WRITTEN PROBLEM
In the listing that follows, locate the line containing "The OpenSCAD and" and the line containing "return capsules(name, line[:-1], line[1:], 0.00026)". Retype exactly those two lines and every line between them, and nothing more.
====================
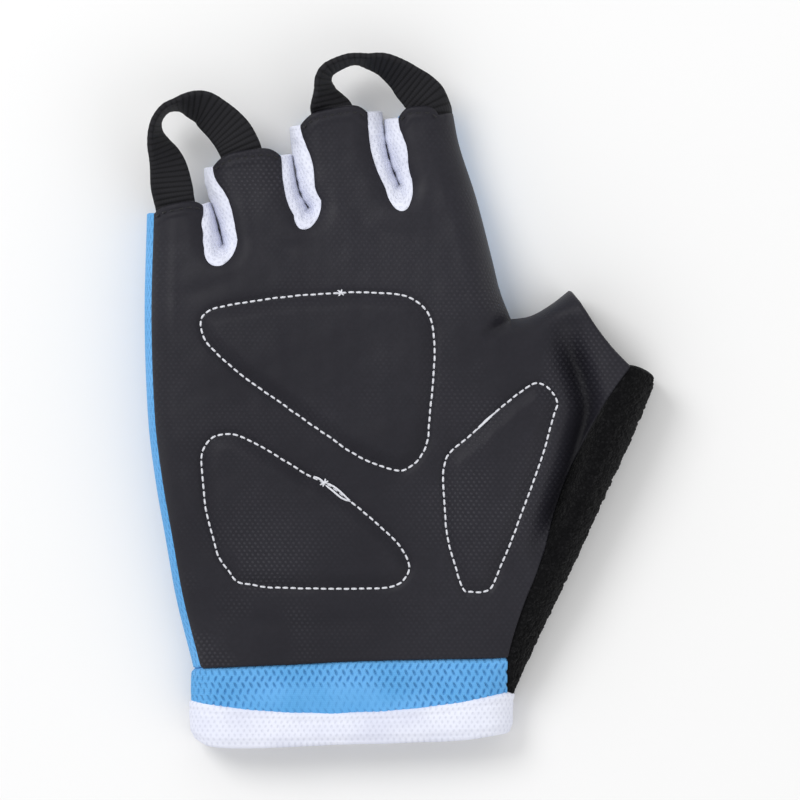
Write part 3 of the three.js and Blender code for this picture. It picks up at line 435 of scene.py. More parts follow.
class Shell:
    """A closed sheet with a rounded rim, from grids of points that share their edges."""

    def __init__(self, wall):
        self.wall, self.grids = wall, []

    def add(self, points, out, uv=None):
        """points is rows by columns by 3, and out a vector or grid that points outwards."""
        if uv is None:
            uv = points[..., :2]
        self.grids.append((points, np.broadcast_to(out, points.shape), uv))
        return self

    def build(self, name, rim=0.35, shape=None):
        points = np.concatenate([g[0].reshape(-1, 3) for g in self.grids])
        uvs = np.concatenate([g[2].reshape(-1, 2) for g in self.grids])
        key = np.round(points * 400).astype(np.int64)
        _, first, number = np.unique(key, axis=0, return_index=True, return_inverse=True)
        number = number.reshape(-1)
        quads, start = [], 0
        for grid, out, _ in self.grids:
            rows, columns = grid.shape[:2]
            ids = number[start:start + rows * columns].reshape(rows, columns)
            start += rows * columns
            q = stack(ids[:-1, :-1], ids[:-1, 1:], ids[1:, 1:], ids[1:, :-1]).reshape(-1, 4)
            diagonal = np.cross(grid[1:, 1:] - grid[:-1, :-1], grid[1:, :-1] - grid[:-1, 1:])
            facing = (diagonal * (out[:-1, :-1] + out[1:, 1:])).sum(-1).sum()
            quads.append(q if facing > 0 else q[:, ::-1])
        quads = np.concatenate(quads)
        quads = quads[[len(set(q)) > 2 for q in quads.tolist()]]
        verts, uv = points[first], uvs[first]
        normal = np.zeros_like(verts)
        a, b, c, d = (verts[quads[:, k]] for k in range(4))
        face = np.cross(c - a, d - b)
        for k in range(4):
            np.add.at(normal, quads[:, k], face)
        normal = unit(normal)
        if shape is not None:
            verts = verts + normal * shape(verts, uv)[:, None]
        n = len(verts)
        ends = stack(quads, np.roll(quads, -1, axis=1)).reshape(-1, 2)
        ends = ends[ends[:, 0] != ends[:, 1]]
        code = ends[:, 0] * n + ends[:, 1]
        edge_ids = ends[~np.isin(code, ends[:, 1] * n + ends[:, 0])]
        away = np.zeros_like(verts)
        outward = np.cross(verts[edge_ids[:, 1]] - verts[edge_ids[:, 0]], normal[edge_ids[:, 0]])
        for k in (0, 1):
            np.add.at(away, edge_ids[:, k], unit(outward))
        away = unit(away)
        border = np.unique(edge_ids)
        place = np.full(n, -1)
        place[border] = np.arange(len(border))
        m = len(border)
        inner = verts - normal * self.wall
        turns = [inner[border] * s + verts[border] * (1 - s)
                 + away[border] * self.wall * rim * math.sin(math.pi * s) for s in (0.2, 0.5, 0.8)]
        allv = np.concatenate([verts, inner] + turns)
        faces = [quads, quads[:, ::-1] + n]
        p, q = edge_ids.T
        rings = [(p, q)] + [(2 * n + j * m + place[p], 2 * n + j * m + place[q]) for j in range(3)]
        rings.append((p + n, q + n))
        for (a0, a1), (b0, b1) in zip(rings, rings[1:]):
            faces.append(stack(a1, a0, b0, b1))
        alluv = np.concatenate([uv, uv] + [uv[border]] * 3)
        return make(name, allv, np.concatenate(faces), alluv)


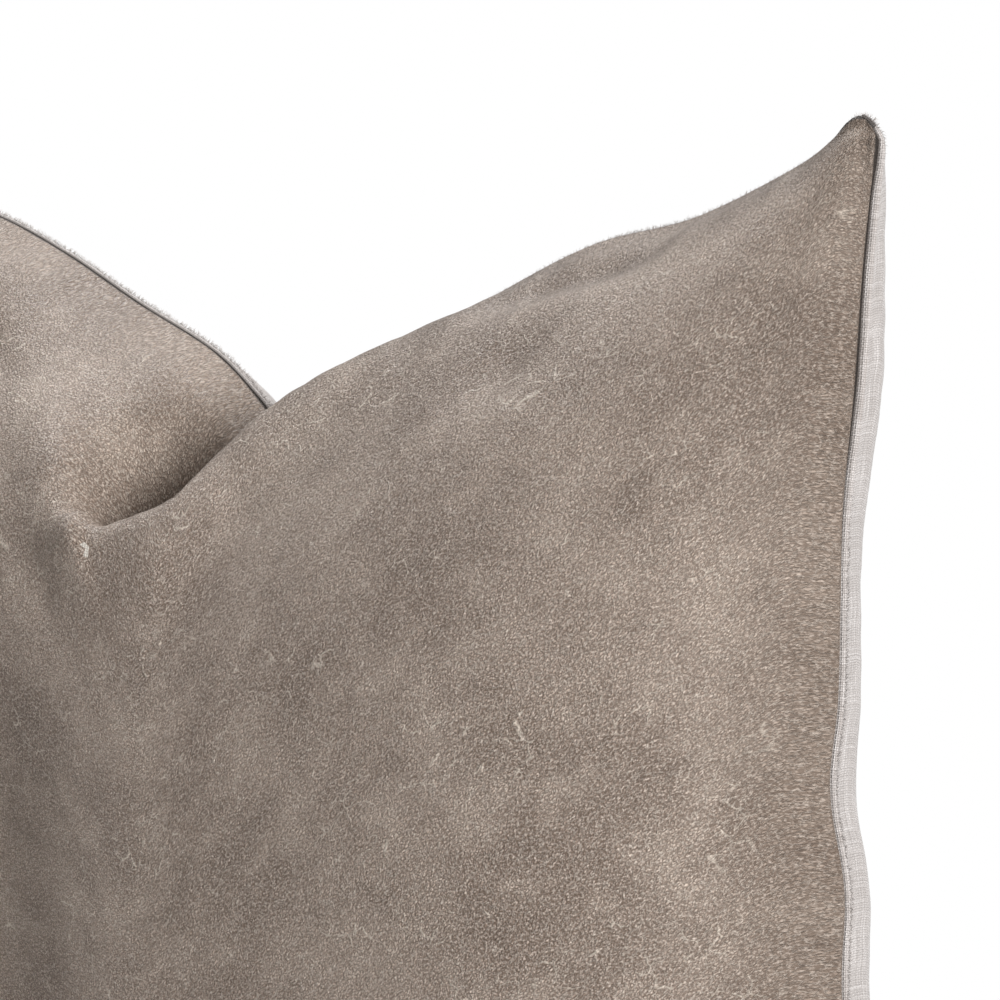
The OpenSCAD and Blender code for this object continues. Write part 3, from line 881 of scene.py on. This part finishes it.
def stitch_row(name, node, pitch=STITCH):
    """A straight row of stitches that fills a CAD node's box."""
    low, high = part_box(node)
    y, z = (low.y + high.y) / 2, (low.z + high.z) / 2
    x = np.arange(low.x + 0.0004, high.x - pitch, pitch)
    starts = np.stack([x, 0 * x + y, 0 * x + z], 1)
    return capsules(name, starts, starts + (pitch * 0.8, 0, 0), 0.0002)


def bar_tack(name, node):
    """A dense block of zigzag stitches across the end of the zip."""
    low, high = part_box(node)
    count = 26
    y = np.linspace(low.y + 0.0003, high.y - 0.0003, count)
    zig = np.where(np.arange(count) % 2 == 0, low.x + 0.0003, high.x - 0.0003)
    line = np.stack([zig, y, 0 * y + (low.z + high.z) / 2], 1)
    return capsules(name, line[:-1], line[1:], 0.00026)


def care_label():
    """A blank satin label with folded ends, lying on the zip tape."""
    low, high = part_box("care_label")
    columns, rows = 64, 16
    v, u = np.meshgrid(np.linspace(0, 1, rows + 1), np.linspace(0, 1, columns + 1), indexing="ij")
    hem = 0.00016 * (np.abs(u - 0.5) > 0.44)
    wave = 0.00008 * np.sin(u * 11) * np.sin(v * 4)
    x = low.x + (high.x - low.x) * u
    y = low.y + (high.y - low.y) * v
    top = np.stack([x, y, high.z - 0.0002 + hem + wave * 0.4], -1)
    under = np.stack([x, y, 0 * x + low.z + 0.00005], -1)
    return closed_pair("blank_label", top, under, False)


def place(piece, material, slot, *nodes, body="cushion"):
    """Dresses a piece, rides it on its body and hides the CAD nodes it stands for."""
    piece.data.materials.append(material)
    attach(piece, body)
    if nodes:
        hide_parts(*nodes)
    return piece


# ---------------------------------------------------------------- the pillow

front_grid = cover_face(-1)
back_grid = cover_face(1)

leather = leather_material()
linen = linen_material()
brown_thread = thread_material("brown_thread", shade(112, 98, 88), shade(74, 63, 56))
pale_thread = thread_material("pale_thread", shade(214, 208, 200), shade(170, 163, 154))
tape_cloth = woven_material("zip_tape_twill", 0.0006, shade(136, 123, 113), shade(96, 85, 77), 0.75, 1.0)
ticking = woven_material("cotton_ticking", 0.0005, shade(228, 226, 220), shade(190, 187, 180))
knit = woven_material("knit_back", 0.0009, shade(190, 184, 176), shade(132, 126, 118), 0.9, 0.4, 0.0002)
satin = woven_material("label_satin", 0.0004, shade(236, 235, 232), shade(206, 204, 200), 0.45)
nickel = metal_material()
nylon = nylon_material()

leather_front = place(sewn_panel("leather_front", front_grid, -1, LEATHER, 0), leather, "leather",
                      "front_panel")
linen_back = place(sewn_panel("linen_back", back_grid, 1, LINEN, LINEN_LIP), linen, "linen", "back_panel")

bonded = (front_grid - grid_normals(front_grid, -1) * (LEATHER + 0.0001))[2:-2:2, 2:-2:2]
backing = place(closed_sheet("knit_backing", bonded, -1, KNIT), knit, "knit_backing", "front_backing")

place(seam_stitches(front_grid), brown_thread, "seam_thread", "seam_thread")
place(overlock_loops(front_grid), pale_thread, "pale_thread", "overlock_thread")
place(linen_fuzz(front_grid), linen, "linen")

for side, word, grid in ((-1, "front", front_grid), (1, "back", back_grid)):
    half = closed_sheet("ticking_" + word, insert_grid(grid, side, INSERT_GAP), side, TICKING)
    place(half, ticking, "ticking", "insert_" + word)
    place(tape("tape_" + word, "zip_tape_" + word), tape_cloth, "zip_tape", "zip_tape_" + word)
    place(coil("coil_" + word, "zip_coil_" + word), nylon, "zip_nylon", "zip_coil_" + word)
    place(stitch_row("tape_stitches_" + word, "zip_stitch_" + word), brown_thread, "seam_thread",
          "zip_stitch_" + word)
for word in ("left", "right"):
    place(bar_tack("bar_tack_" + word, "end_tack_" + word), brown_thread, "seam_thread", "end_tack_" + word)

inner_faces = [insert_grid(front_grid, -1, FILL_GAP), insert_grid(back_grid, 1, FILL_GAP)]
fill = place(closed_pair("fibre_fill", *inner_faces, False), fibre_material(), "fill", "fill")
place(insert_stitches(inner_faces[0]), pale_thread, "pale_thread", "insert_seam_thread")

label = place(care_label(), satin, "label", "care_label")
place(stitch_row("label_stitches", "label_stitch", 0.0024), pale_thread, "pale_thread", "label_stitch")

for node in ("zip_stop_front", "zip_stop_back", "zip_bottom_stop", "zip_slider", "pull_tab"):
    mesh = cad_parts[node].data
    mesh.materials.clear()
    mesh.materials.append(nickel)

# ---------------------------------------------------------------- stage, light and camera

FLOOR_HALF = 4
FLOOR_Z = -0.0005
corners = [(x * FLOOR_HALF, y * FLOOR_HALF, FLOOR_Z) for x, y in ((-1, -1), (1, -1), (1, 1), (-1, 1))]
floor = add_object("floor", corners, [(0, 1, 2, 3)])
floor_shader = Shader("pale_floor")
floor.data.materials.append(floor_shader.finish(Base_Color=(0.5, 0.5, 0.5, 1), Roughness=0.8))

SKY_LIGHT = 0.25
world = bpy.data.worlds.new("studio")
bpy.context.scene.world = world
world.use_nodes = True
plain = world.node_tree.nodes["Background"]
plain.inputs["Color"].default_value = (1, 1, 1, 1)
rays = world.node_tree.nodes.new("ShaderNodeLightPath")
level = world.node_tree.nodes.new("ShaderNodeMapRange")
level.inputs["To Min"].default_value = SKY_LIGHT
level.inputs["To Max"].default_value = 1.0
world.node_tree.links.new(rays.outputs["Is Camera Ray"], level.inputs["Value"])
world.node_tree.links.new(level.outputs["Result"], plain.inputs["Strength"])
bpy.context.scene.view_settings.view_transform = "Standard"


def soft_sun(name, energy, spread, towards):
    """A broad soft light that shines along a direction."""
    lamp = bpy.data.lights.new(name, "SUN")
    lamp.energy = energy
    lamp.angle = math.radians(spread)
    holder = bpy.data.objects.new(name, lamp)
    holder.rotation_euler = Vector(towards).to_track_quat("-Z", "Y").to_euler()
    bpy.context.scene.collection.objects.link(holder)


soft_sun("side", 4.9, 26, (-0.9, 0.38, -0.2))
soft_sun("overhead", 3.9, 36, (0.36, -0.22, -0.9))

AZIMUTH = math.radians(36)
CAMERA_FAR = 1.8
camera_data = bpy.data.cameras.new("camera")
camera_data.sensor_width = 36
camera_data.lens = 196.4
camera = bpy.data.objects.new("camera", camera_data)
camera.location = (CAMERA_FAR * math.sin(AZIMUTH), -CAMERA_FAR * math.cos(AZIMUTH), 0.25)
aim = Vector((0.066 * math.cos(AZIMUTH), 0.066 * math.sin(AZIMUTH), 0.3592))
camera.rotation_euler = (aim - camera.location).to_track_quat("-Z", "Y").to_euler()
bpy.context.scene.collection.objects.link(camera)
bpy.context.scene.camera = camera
====================
TASK SOLUTION
The OpenSCAD and Blender code for this object continues. Write part 3, from line 881 of scene.py on. This part finishes it.
def stitch_row(name, node, pitch=STITCH):
    """A straight row of stitches that fills a CAD node's box."""
    low, high = part_box(node)
    y, z = (low.y + high.y) / 2, (low.z + high.z) / 2
    x = np.arange(low.x + 0.0004, high.x - pitch, pitch)
    starts = np.stack([x, 0 * x + y, 0 * x + z], 1)
    return capsules(name, starts, starts + (pitch * 0.8, 0, 0), 0.0002)


def bar_tack(name, node):
    """A dense block of zigzag stitches across the end of the zip."""
    low, high = part_box(node)
    count = 26
    y = np.linspace(low.y + 0.0003, high.y - 0.0003, count)
    zig = np.where(np.arange(count) % 2 == 0, low.x + 0.0003, high.x - 0.0003)
    line = np.stack([zig, y, 0 * y + (low.z + high.z) / 2], 1)
    return capsules(name, line[:-1], line[1:], 0.00026)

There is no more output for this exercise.